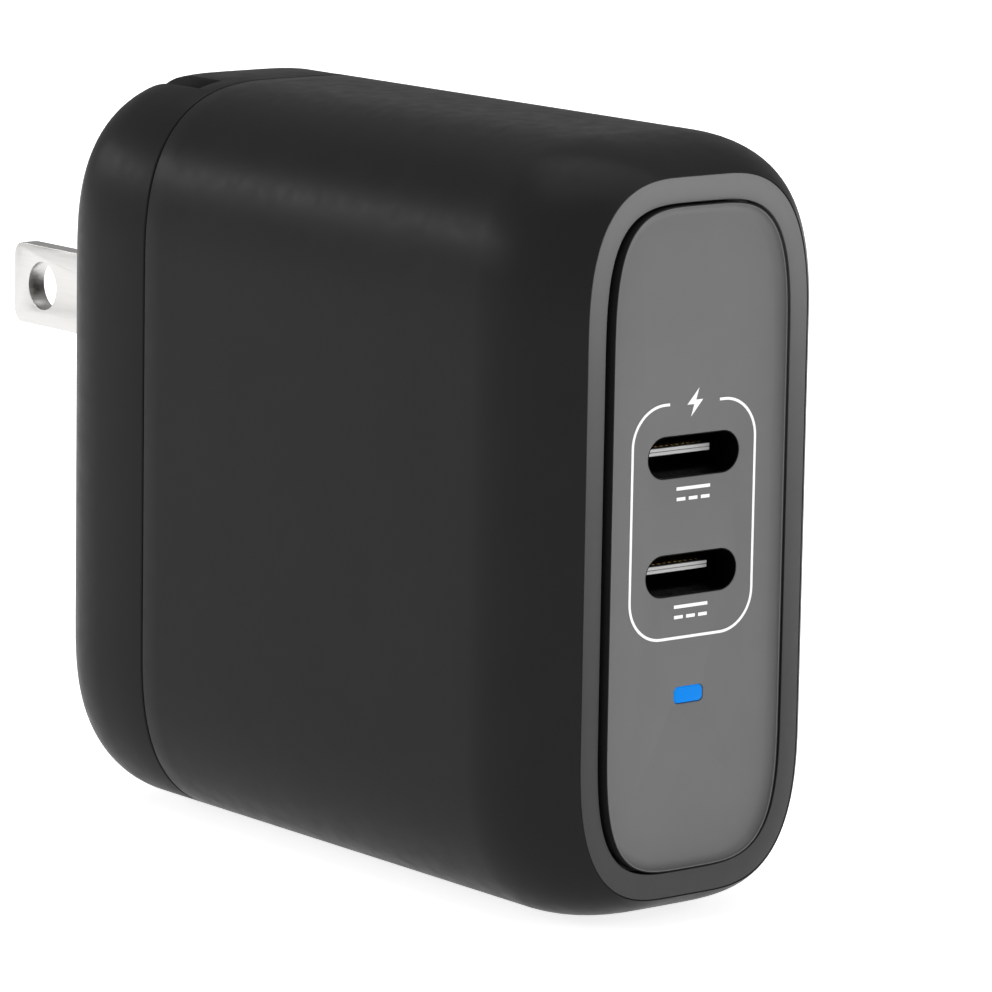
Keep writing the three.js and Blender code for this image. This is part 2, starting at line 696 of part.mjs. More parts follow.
part("heat_spreader", "aluminium", spreader());
part("thermal_pad", "thermal_pad", block([8.5, 9.8], [-33.4, -18.6], [8.4, 13.6], 0.4));
part(
  "insulation_sheet",
  "insulation_film",
  block([-11.2, -10.6], [BOARD.front + 0.5, BOARD.rear - 0.5], [-18, 18], 0.25),
);

export default assembly;
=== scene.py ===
"""Wall charger with two USB-C ports and folding prongs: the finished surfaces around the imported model."""

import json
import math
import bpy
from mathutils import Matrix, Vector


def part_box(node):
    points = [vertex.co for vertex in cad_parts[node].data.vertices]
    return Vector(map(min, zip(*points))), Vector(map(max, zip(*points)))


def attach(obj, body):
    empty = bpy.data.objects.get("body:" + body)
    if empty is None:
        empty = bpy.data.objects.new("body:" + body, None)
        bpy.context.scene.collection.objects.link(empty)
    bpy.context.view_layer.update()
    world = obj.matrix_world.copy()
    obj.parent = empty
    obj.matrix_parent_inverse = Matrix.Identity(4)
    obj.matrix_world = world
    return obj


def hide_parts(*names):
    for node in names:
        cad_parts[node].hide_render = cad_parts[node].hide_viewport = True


bl_info = {
    "name": "Wall Charger Builder",
    "version": (1, 0, 0),
    "blender": (4, 5, 0),
    "location": "View3D > Sidebar > Charger",
    "description": "Builds the case, ports, legend, prongs and studio of a USB-C wall charger",
    "category": "Add Mesh",
}

import bmesh
import bpy
from bpy.props import FloatProperty, FloatVectorProperty, IntProperty, PointerProperty
from mathutils import Euler, Matrix, Vector

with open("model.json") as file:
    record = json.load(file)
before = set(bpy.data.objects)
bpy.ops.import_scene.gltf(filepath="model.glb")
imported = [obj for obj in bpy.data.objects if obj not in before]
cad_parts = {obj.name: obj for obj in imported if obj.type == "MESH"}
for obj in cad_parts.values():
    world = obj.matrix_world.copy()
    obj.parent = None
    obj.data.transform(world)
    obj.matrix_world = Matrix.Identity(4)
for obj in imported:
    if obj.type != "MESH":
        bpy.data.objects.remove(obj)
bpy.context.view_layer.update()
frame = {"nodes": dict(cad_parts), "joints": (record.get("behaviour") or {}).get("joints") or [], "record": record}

MM = 0.001
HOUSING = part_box("main_housing")
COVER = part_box("rear_cover")
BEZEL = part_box("front_bezel")
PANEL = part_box("front_panel")
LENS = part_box("status_lens")
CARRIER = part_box("prong_carrier")
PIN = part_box("pivot_pin")
PRONGS = {side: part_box(f"prong_{side}") for side in ("left", "right")}
SHELLS = {level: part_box(f"usb_c_shell_{level}") for level in ("upper", "lower")}
INSERTS = {level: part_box(f"usb_c_insert_{level}") for level in ("upper", "lower")}
PIVOT = Vector(frame["joints"][0]["pos_m"])
SEAM_Y = HOUSING[1].y + 0.15 * MM
CAVITY_Y = -52 * MM


def length(name, text, value, low=0.0):
    """A distance property whose default is given in millimetres."""
    return FloatProperty(
        name=name, description=text, default=value * MM, min=low, unit="LENGTH", precision=5
    )


def colour(name, text, value):
    """A linear colour property."""
    return FloatVectorProperty(
        name=name, description=text, default=value, size=3, min=0, max=1, subtype="COLOR"
    )


# ---------------------------------------------------------------- settings


class ChargerCaseSettings(bpy.types.PropertyGroup):
    corner_width: length("Corner width", "How far a corner reaches across the width", 12)
    corner_height: length("Corner height", "How far a corner reaches down the height", 14)
    corner_power: FloatProperty(
        name="Corner power", description="Superellipse power of the corners", default=2.75, min=2
    )
    corner_steps: IntProperty(
        name="Corner steps", description="Points round each corner", default=28, min=6
    )
    wall: length("Wall", "Thickness of the moulded shells", 2.0)
    curve_width: length("Curve width", "Inset of the front curve across the width", 3.7)
    curve_height: length("Curve height", "Inset of the front curve down the height", 2.25)
    curve_depth: length("Curve depth", "Depth of the front curve", 8.2)
    dome_depth: length("Dome depth", "Depth of the rear cover's rounding", 5.8)
    dome_width: length("Dome width", "Inset of the rounding across the width", 2.4)
    dome_height: length("Dome height", "Inset of the rounding down the height", 3.8)
    lip_edge: length("Lip edge", "Softening of the edges that meet at the seam", 0.14)
    seam: length("Seam", "Open width of the seam between the shells", 0.12)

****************

» **Challenge**
Reproduce exactly the lines from the line with "[8.4, 13.6], 0.4));" to the line with "obj.parent = empty", both end lines included.

» **Output of the exercise**
part("thermal_pad", "thermal_pad", block([8.5, 9.8], [-33.4, -18.6], [8.4, 13.6], 0.4));
part(
  "insulation_sheet",
  "insulation_film",
  block([-11.2, -10.6], [BOARD.front + 0.5, BOARD.rear - 0.5], [-18, 18], 0.25),
);

export default assembly;
=== scene.py ===
"""Wall charger with two USB-C ports and folding prongs: the finished surfaces around the imported model."""

import json
import math
import bpy
from mathutils import Matrix, Vector


def part_box(node):
    points = [vertex.co for vertex in cad_parts[node].data.vertices]
    return Vector(map(min, zip(*points))), Vector(map(max, zip(*points)))


def attach(obj, body):
    empty = bpy.data.objects.get("body:" + body)
    if empty is None:
        empty = bpy.data.objects.new("body:" + body, None)
        bpy.context.scene.collection.objects.link(empty)
    bpy.context.view_layer.update()
    world = obj.matrix_world.copy()
    obj.parent = empty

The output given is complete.